Exercise objective: Copy, character for character, the lines running from the one with "SCREW_SPOTS.forEach(([x, y], n)" to the one with "obj.matrix_world = world", ends included. Leave out every other line.

Dataset:
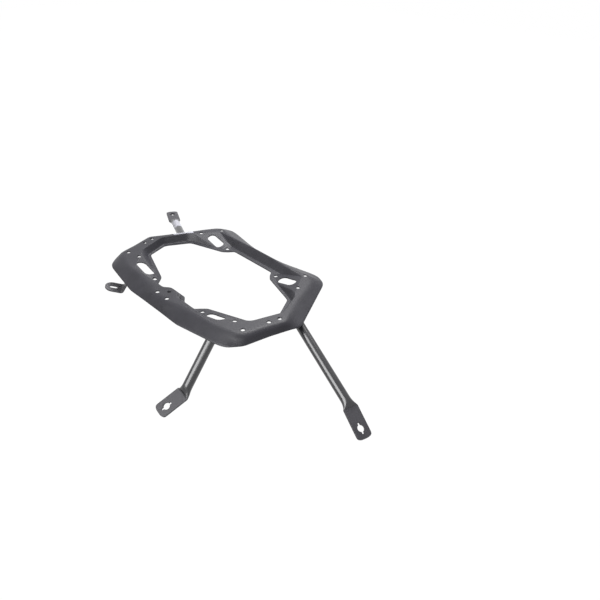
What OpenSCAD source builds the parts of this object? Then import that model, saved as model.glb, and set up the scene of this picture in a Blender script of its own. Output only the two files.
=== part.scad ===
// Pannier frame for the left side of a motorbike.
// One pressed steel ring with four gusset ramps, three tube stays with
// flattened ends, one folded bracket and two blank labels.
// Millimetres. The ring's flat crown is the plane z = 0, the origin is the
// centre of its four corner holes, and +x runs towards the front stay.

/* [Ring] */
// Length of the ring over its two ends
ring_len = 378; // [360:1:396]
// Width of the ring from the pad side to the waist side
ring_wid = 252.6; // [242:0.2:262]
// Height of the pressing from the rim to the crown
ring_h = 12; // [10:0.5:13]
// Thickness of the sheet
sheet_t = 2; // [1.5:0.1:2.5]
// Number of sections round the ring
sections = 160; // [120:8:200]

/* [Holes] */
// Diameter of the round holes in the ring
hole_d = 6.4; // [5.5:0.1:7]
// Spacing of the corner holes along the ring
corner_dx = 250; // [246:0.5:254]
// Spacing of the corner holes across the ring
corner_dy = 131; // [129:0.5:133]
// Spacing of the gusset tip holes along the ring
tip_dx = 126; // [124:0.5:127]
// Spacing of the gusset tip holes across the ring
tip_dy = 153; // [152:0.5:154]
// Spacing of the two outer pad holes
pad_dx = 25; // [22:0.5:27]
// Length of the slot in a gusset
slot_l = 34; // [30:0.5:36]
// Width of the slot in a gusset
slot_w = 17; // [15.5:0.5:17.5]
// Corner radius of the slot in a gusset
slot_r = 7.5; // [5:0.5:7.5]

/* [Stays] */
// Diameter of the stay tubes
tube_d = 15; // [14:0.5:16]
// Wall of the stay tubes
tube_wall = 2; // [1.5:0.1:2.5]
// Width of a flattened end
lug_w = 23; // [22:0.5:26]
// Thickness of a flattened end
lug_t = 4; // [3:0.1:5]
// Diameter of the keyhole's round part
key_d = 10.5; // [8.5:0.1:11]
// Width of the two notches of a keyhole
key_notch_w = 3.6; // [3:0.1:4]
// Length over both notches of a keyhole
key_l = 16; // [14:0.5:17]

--

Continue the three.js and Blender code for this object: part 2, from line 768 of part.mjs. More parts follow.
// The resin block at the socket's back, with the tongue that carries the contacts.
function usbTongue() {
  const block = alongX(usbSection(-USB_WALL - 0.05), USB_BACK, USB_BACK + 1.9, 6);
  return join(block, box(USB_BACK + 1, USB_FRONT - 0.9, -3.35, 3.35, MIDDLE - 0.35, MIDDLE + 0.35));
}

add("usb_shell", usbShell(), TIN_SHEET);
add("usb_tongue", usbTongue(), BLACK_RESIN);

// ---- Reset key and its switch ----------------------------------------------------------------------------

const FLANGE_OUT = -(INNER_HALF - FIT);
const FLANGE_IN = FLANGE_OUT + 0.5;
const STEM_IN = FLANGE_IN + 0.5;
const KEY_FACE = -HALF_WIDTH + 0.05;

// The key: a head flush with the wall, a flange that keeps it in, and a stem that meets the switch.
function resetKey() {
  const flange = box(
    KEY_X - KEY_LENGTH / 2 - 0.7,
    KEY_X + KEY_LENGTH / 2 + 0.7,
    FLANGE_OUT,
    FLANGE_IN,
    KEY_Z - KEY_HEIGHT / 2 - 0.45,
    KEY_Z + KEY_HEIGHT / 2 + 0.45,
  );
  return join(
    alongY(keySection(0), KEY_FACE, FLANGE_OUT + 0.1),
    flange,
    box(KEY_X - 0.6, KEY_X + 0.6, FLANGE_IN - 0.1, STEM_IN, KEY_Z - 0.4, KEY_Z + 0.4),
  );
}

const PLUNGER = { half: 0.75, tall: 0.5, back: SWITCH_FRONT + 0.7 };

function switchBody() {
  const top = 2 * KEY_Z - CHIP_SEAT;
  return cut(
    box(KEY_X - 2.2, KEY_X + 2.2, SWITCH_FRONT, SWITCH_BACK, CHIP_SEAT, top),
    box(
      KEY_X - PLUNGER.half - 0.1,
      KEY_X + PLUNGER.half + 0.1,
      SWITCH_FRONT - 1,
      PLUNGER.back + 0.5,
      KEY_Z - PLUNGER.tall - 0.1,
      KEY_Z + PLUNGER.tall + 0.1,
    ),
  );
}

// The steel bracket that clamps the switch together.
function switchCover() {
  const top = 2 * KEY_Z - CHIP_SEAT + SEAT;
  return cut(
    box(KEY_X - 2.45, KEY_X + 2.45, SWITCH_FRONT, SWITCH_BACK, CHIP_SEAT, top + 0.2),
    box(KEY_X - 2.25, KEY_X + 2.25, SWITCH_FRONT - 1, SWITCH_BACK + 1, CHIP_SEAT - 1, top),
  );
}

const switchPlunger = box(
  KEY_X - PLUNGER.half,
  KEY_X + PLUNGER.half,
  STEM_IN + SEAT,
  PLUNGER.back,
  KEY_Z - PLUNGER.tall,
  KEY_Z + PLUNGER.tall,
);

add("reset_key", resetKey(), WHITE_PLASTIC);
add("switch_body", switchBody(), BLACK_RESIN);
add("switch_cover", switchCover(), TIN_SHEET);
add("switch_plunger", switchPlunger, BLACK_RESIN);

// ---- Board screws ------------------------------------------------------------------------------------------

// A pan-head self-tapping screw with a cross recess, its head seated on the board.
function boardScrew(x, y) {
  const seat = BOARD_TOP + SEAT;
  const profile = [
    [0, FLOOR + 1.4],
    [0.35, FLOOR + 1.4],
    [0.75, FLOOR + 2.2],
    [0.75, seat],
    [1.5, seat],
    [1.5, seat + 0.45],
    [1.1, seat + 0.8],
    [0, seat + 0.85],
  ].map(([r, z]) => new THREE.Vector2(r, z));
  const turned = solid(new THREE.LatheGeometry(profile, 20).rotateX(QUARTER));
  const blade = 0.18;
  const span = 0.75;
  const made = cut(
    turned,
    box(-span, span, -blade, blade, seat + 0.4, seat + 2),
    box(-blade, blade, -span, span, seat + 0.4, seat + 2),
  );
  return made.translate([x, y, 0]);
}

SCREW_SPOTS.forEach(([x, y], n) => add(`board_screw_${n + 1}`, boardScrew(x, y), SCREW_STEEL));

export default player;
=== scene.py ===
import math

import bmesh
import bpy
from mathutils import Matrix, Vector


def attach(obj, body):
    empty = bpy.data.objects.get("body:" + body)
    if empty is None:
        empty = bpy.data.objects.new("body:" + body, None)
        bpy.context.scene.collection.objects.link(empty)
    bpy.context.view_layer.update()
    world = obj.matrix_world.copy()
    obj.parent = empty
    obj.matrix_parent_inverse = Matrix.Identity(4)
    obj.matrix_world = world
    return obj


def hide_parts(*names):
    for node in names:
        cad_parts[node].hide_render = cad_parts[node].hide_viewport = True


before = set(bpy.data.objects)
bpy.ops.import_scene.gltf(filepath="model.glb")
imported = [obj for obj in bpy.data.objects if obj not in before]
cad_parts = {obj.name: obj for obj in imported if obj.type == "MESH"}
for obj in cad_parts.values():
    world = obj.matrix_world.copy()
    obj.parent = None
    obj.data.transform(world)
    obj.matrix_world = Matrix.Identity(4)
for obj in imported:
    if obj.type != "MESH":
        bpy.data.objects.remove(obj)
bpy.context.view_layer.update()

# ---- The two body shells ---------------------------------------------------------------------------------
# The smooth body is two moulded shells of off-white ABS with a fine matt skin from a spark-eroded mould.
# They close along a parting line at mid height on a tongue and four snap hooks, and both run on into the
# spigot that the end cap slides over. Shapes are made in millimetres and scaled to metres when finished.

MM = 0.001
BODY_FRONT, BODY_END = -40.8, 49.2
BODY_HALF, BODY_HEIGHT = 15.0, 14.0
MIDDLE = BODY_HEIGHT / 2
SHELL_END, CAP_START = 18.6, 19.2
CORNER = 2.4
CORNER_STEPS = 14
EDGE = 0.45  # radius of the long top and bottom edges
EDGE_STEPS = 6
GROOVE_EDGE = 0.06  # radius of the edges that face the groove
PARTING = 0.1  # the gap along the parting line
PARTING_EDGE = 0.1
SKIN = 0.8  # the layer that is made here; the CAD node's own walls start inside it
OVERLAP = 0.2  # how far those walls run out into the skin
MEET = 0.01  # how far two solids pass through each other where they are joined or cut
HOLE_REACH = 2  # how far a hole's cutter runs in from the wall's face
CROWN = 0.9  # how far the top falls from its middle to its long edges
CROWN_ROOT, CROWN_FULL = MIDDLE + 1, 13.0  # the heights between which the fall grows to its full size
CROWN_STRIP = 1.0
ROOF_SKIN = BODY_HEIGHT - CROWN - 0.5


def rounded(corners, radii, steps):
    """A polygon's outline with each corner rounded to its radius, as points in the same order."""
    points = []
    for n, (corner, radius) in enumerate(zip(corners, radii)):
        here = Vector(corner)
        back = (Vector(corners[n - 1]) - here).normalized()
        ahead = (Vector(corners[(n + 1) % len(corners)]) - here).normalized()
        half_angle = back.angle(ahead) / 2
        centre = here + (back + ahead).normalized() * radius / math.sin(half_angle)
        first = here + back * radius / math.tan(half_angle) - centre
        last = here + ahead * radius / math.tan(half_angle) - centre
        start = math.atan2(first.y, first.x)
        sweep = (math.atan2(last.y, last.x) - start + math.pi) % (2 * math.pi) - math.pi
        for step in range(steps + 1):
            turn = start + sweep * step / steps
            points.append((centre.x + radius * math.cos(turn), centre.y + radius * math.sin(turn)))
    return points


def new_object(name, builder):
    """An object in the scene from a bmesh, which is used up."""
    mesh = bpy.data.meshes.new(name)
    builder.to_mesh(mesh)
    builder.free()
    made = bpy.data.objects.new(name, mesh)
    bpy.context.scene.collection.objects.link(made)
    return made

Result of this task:
SCREW_SPOTS.forEach(([x, y], n) => add(`board_screw_${n + 1}`, boardScrew(x, y), SCREW_STEEL));

export default player;
=== scene.py ===
import math

import bmesh
import bpy
from mathutils import Matrix, Vector


def attach(obj, body):
    empty = bpy.data.objects.get("body:" + body)
    if empty is None:
        empty = bpy.data.objects.new("body:" + body, None)
        bpy.context.scene.collection.objects.link(empty)
    bpy.context.view_layer.update()
    world = obj.matrix_world.copy()
    obj.parent = empty
    obj.matrix_parent_inverse = Matrix.Identity(4)
    obj.matrix_world = world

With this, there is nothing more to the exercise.